From: Exit News
Tirana Municipality Gets Permit to Reconstruct Pyramid

On the request of the Tirana municipality, the National Territorial Council (KKT) has approved a permit for the restoration of Tirana’s pyramid.

For years now, Tirana mayor Erion Veliaj has been promising the restoration of the Pyramid and a change of its function, but KKT only now has granted the permit.

In December 2016, to facilitate the modification, restoration, or destruction of the Pyramid, the Rama government transferred ownership of the building from the Ministry of Culture to the Tirana municipality.

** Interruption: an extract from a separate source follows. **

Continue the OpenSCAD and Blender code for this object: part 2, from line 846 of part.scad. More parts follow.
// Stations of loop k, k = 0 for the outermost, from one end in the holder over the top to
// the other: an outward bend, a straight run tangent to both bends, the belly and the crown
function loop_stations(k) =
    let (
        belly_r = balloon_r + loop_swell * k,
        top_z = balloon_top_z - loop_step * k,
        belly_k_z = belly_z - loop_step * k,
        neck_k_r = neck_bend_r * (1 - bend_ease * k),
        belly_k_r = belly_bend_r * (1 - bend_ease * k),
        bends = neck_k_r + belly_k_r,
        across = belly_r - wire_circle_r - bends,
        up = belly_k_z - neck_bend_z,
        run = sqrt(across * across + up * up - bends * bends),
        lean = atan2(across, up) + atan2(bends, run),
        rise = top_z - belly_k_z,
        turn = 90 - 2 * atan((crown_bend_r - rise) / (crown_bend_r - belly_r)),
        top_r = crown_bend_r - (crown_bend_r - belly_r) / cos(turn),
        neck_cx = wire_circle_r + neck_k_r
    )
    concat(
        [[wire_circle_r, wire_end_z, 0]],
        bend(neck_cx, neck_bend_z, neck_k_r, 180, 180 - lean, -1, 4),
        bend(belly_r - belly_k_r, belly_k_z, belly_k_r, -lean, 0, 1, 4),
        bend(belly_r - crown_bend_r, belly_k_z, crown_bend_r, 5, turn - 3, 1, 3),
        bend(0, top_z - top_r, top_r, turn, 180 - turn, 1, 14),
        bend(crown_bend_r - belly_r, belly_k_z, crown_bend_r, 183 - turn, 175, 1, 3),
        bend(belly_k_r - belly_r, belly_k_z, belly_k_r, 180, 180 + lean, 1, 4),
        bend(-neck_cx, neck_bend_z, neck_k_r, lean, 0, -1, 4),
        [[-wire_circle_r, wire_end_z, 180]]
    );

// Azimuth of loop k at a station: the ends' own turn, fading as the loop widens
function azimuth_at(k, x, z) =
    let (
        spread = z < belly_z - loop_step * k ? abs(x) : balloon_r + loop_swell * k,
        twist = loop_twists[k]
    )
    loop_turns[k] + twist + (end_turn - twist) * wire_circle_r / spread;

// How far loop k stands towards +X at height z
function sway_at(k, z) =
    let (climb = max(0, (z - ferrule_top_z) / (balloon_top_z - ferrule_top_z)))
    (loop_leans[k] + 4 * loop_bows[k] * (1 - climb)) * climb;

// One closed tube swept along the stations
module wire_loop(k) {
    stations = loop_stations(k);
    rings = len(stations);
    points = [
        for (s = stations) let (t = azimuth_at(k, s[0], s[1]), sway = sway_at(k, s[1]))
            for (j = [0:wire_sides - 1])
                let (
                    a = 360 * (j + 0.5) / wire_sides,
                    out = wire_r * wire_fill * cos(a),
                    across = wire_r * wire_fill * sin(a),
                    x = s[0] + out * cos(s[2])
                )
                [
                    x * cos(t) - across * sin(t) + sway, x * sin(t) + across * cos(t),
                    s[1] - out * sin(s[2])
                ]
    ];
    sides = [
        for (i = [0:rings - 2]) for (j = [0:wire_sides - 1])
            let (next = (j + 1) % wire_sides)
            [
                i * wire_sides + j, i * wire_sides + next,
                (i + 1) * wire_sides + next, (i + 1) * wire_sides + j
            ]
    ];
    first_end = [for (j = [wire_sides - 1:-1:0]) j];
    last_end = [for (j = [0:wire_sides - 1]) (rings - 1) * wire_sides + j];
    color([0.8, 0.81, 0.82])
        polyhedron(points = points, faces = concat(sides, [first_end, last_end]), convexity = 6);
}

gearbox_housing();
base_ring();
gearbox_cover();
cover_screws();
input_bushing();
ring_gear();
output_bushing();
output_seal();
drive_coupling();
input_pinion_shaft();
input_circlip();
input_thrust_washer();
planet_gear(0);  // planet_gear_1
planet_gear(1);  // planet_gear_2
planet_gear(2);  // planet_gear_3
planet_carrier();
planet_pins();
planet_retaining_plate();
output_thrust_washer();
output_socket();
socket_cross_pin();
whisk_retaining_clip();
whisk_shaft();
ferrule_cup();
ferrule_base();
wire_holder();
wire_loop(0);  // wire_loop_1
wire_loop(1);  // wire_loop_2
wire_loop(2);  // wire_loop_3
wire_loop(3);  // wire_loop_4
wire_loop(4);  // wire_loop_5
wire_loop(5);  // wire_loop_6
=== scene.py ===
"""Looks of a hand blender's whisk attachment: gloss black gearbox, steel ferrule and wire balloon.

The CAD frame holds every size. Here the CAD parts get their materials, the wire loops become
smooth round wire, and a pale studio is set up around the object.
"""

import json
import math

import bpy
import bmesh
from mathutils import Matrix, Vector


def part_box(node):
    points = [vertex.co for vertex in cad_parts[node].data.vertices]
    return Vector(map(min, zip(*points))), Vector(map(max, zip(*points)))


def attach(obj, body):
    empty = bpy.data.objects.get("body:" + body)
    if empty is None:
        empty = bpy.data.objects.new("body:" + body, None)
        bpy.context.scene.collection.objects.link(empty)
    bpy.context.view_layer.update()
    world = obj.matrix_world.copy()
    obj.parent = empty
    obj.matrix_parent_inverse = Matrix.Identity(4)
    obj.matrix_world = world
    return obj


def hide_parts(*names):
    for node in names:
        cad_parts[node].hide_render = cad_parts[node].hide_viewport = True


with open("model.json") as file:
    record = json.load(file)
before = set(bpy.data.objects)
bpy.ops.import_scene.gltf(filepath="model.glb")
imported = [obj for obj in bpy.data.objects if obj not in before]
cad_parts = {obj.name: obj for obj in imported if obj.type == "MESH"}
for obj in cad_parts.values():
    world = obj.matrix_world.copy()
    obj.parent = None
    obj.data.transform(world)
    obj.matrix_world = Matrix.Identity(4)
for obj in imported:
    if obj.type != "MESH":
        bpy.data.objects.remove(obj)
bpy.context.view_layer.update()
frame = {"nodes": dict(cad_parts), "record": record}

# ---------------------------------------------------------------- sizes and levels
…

If before decisions on the Pyramid needed to be taken by the government as a whole, now they are exclusively the prerogative of mayor Erion Veliaj.

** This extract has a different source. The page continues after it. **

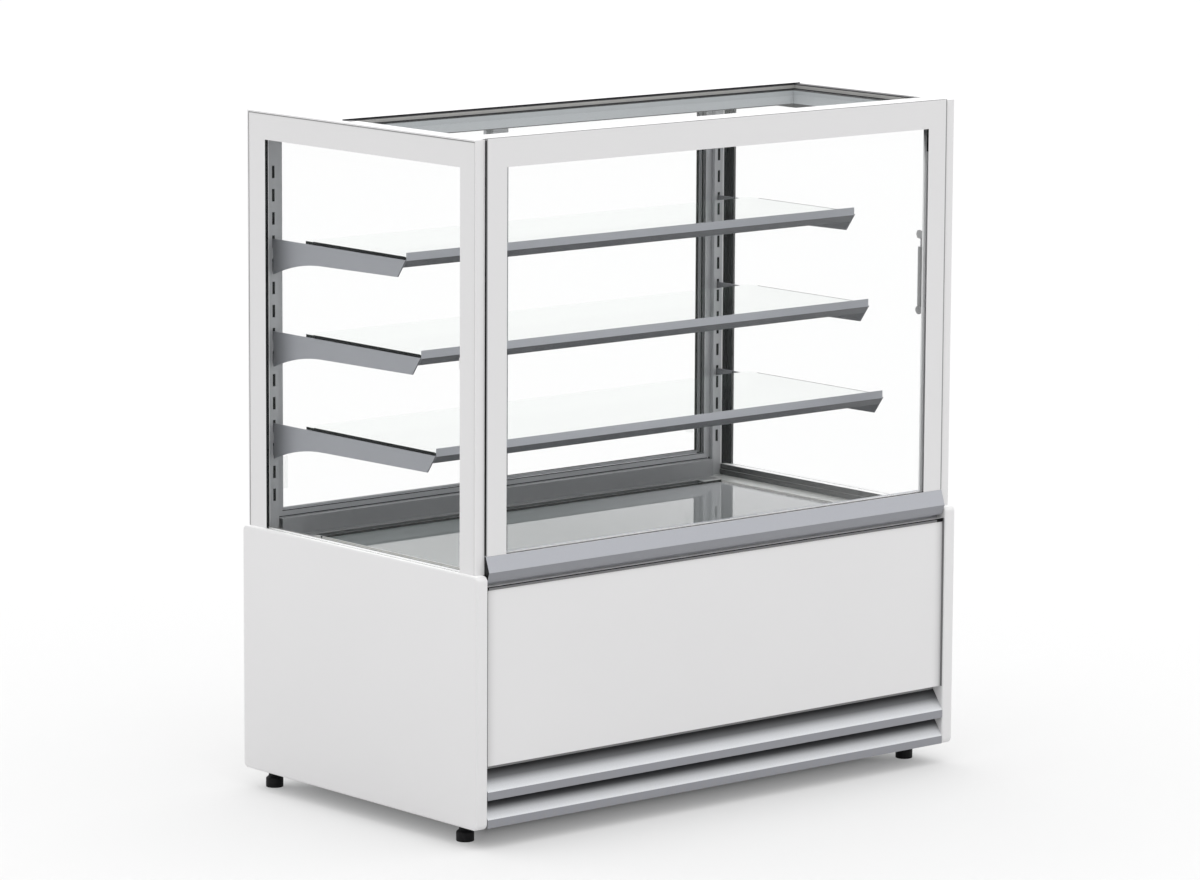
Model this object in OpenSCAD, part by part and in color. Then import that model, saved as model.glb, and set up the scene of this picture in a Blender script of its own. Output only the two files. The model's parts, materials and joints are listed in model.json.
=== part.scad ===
// Refrigerated pastry display case: a glazed cabinet on a panelled base with levelling feet.
// Millimetres, +Z up, origin on the floor under the middle of the base, front towards -Y.

/* [Overall] */
// Width over the base side panels
case_w = 1365; // [1100:5:1800]
// Depth over the base side panels
case_d = 800; // [760:5:950]
// Height of the side frame tops above the floor
case_h = 1479; // [1400:1:1700]
// Height of the base side panel tops above the floor
base_top = 579; // [560:1:600]
// Height of the base side panel undersides above the floor
floor_gap = 43.5; // [40:0.5:60]

/* [Base] */
// Thickness of a base side panel
panel_t = 30; // [20:1:32]
// Corner radius of a base side panel seen from the side
panel_corner_r = 11; // [4:1:25]
// Sheet thickness of the steel panels
sheet_t = 1.5; // [1:0.1:2.5]
// Depth of the front panel behind the side panels' front edges
front_panel_set = 7.6; // [4:0.2:12]
// Height from the side panel underside to the front panel's lower edge
louvre_zone_h = 132.3; // [125:0.5:170]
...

According to the Decision of the Council of Ministers (VKM), the dilapidated structure will lose its former designation and be used by the Municipality of Tirana as a “multifunctional center for the organization of social events and the promotion of art, culture, and technology.”

The next step was taken in April 2017 when the Pyramid was left out of Tirana’s legally protected “Historical Center.”

Veliaj has promised that the Pyramid would “be transformed into one of the biggest centers for innovation, technology, art, and culture in the region.” 

The project for its reconstruction will be designed by one of Prime Minister Edi Rama’s favorite architects, Winy Maas, without any public discussion, procedure, or transparency.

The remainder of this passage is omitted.